Rebecca Jordan-Young is Interim Director of the Barnard Center for Research on Women and Ann Whitney Olin Professor of WGSS at Barnard College. Jordan-Young is the author of two award-winning books: Brain Storm: The Flaws in the Science of Sex Differences (Harvard 2010) and Testosterone: An Unauthorized Biography with Katrina Karkazis (Harvard 2019). She is an internationally recognized leader in gender & sexuality studies and feminist/intersectional science and technology studies, having held visiting positions at the University of Amsterdam, Radboud University and the Cognitive Neuroscience Sector of the International School for Advanced Studies (SISSA) in Trieste, Italy, and is a founding board member of the International Neurogenderings Network. She collaborates with colleagues across the natural and social sciences to explore the productive entanglements of science and the social world, especially as these relate to the entrenched structures of gender, race, and sexuality. A Guggenheim Fellow and a recipient of fellowships from the American Council of Learned Societies, the Brocher Foundation, and others, Jordan-Young’s work has been funded by the National Institutes of Health, National Science Foundation, and the Foundation for Veteran, Worker, and Environmental Health, among others.

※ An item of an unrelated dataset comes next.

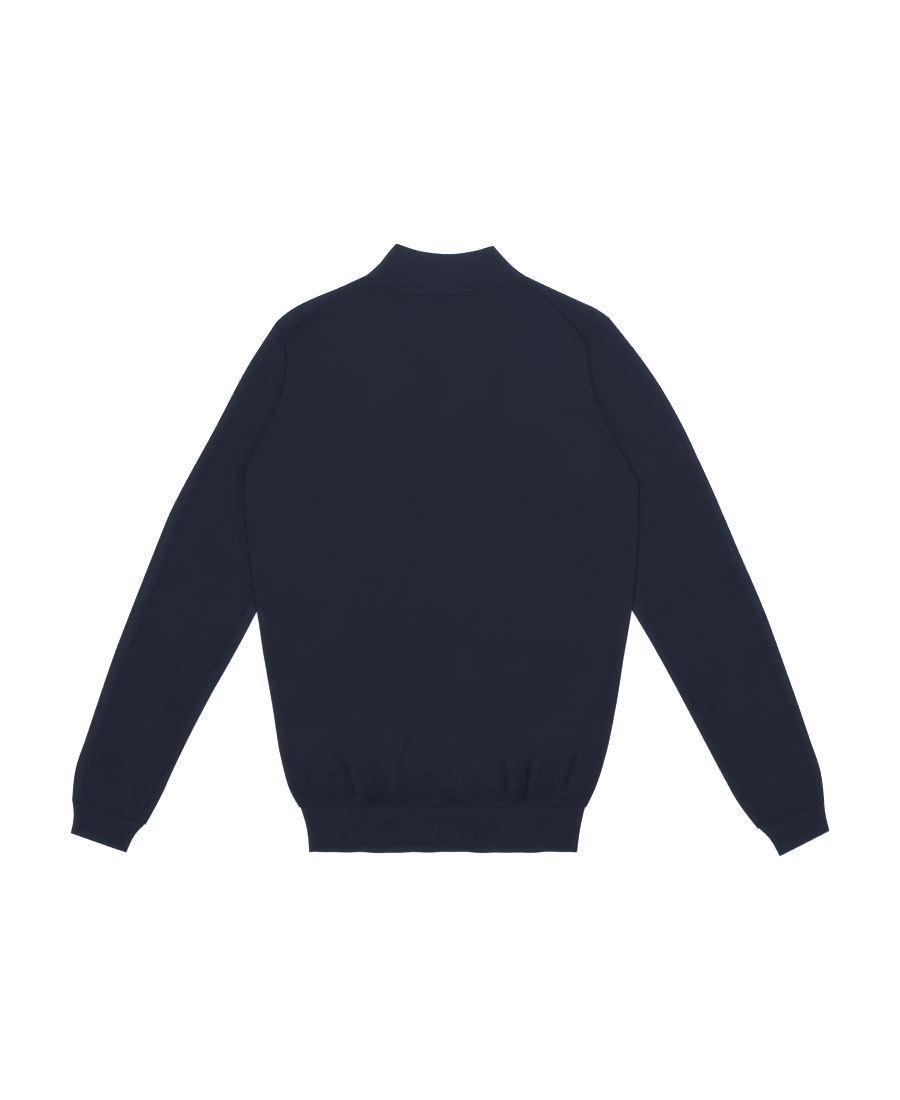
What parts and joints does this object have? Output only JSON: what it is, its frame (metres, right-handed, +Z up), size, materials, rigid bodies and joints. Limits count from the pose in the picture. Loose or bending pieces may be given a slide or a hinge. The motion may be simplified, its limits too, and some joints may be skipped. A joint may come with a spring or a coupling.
{
  "type": "mock-neck sweater",
  "caption": "Long-sleeved fine-knit sweater with a stand-up ribbed collar, ribbed cuffs and a ribbed hem band, laid flat with its back up.",
  "frame": {"origin": "on the surface that the sweater lies on, under the middle of its outline", "axes": "+X across the garment from the sleeve on the picture's left to the one on its right, +Y from the hem to the collar, +Z up out of the surface"},
  "size_m": [0.9266, 0.7481, 0.0065],
  "materials": {
    "jersey": "fine single jersey knit of navy wool yarn, matt with a faint nap",
    "rib": "fine rib knit of the same navy wool yarn, matt"
  },
  "bodies": {
    "root": {"front_panel": "jersey", "back_panel": "jersey", "sleeve_left": "jersey", "sleeve_right": "jersey", "collar": "rib", "hem_rib_front": "rib", "hem_rib_back": "rib", "cuff_left": "rib", "cuff_right": "rib"}
  },
  "joints": []
}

Temma Kaplan, Distinguished Professor Emerita of History at Rutgers University, writes about direct democracy, art and politics, women’s social movements, and worldwide water crises in Argentina, California, Chile, Kenya, South Africa, and Spain. A recipient of fellowships from the John Simon Guggenheim Foundation, the National Endowment for the Humanities, the American Council of Learned Societies, the American Association of University Women, and the National Humanities Center, she is the author of Anarchists of Andalusia; Red City, Blue Period: Social Movements in Picasso’s Barcelona; Crazy for Democracy: Women in Grassroots Movements; Taking Back the Streets: Women, Youth, and Direct Democracy; and, most recently, Democracy: A World History.

Margot Kotler is Senior Associate Director of the Barnard Center for Research on Women and affiliated faculty in Women’s, Gender, and Sexuality Studies at Barnard College. Her scholarship examines feminist life writing, queer embodiment, and the politics of affect and temporality in modernist literature, with current work extending these questions to feminist archives and the institutional conditions of knowledge production. At BCRW, she organizes the Scholar and Feminist Conference and works across programming, publications, and research groups to develop initiatives that link feminist scholarship to social change. She received her Ph.D. in English from the Graduate Center, CUNY, in 2024, and has taught writing, literature, and gender studies at Dartmouth College and Queens College, CUNY.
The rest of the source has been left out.